I've co-authored a book that a lot of the models seem to know about. The models consistently get the names of the authors incorrect and quote the material with errors. If the canonical representation of our work is now embedded within AI models, don't we deserve to have it quoted and represented correctly and fairly? If you asked a human who had read the book, I think there is a fair chance they would likely give you the reference to the source material.

I do concede that the book does contain a distillation of material that is also available from other sources, but it also contained a lot of personal experience. That aspect does seem to be lost in this new representation.

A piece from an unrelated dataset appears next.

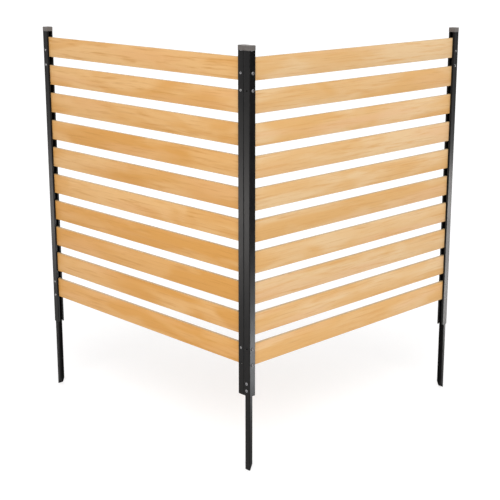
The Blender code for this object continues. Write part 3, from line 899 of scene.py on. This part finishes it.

I am not saying that letting AI models read the material is wrong, but the hubris in the way models answer questions is annoying.

thinkingtoilet
If you charge me to use your program and it spits out unedited, copyrighted material then it should be illegal. I don't know the details of this case, but that's what's going on in the New York Times case. It's not always so cut and dry.
dmix
Which is amusing because NYTimes has fought in court a few times in favour of technology progress over copyright. Including recently when they got sued over collected a bunch of freelance writing into a database without consent. https://harvardlawreview.org/blog/2024/04/nyt-v-openai-the-t...

I doubt the exact replica stuff will stand, as technically it was only achievable via advanced prompt engineering (hacking), not simply asking for a replica. So their 2 other arguments boils down to scraping a news database = infringement and LLM output = derivative works.